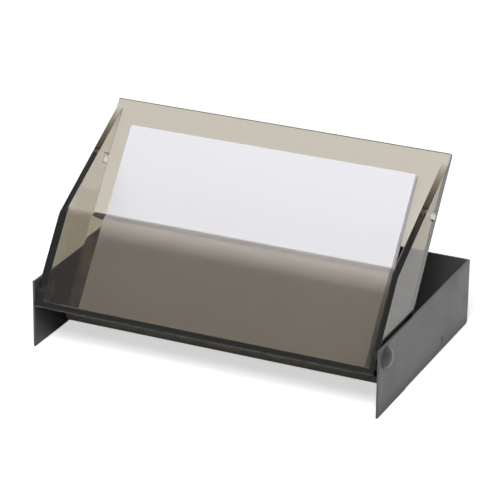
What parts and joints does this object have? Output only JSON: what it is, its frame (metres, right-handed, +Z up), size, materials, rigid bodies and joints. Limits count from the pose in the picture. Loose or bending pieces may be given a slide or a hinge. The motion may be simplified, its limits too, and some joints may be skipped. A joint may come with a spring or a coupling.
{
  "type": "business card box",
  "caption": "Desk box for business cards: a smoked acrylic card holder tilts on two rivets out of a low black steel tray, here open with a small stack of blank cards",
  "frame": {"origin": "on the table under the middle of the steel tray", "axes": "+X right, +Y back, +Z up; the open side of the box faces -Y"},
  "size_m": [0.1048, 0.0684, 0.0564],
  "materials": {
    "smoked_acrylic": "clear smoked acrylic, polished faces",
    "black_steel": "black powder coat, satin",
    "dark_rivet": "dark grey, satin",
    "black_nylon": "matte",
    "white_card": "uncoated paper board, matte"
  },
  "bodies": {
    "base": {"base_tray": "black_steel", "left_rivet": "dark_rivet", "right_rivet": "dark_rivet", "left_spacer": "black_nylon", "right_spacer": "black_nylon", "left_burr": "dark_rivet", "right_burr": "dark_rivet"},
    "holder": {"holder_back_panel": "smoked_acrylic", "holder_front_panel": "smoked_acrylic", "holder_bottom_panel": "smoked_acrylic", "holder_left_side": "smoked_acrylic", "holder_right_side": "smoked_acrylic", "card_1": "white_card", "card_2": "white_card", "card_3": "white_card", "card_4": "white_card", "card_5": "white_card", "card_6": "white_card", "card_7": "white_card", "card_8": "white_card"}
  },
  "joints": [
    {"name": "holder_tilt", "type": "hinge", "parent": "base", "child": "holder", "pos_m": [0, -0.02852, 0.0155], "axis": [1, 0, 0], "range_deg": [-54.5, 35.5]}
  ]
}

——

§ **PROBLEM DETAILS**: Word for word, write out all of the data above.

§ **EXERCISE RESULT**:
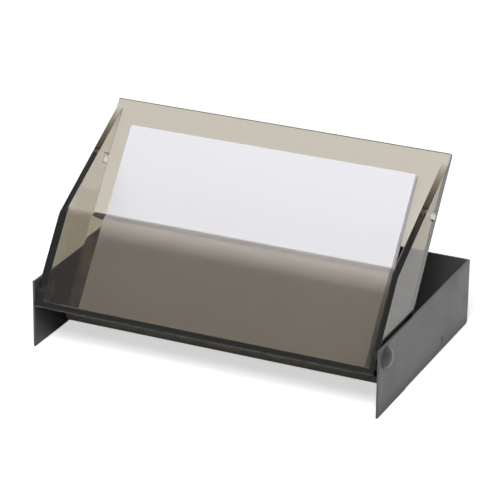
What parts and joints does this object have? Output only JSON: what it is, its frame (metres, right-handed, +Z up), size, materials, rigid bodies and joints. Limits count from the pose in the picture. Loose or bending pieces may be given a slide or a hinge. The motion may be simplified, its limits too, and some joints may be skipped. A joint may come with a spring or a coupling.
{
  "type": "business card box",
  "caption": "Desk box for business cards: a smoked acrylic card holder tilts on two rivets out of a low black steel tray, here open with a small stack of blank cards",
  "frame": {"origin": "on the table under the middle of the steel tray", "axes": "+X right, +Y back, +Z up; the open side of the box faces -Y"},
  "size_m": [0.1048, 0.0684, 0.0564],
  "materials": {
    "smoked_acrylic": "clear smoked acrylic, polished faces",
    "black_steel": "black powder coat, satin",
    "dark_rivet": "dark grey, satin",
    "black_nylon": "matte",
    "white_card": "uncoated paper board, matte"
  },
  "bodies": {
    "base": {"base_tray": "black_steel", "left_rivet": "dark_rivet", "right_rivet": "dark_rivet", "left_spacer": "black_nylon", "right_spacer": "black_nylon", "left_burr": "dark_rivet", "right_burr": "dark_rivet"},
    "holder": {"holder_back_panel": "smoked_acrylic", "holder_front_panel": "smoked_acrylic", "holder_bottom_panel": "smoked_acrylic", "holder_left_side": "smoked_acrylic", "holder_right_side": "smoked_acrylic", "card_1": "white_card", "card_2": "white_card", "card_3": "white_card", "card_4": "white_card", "card_5": "white_card", "card_6": "white_card", "card_7": "white_card", "card_8": "white_card"}
  },
  "joints": [
    {"name": "holder_tilt", "type": "hinge", "parent": "base", "child": "holder", "pos_m": [0, -0.02852, 0.0155], "axis": [1, 0, 0], "range_deg": [-54.5, 35.5]}
  ]
}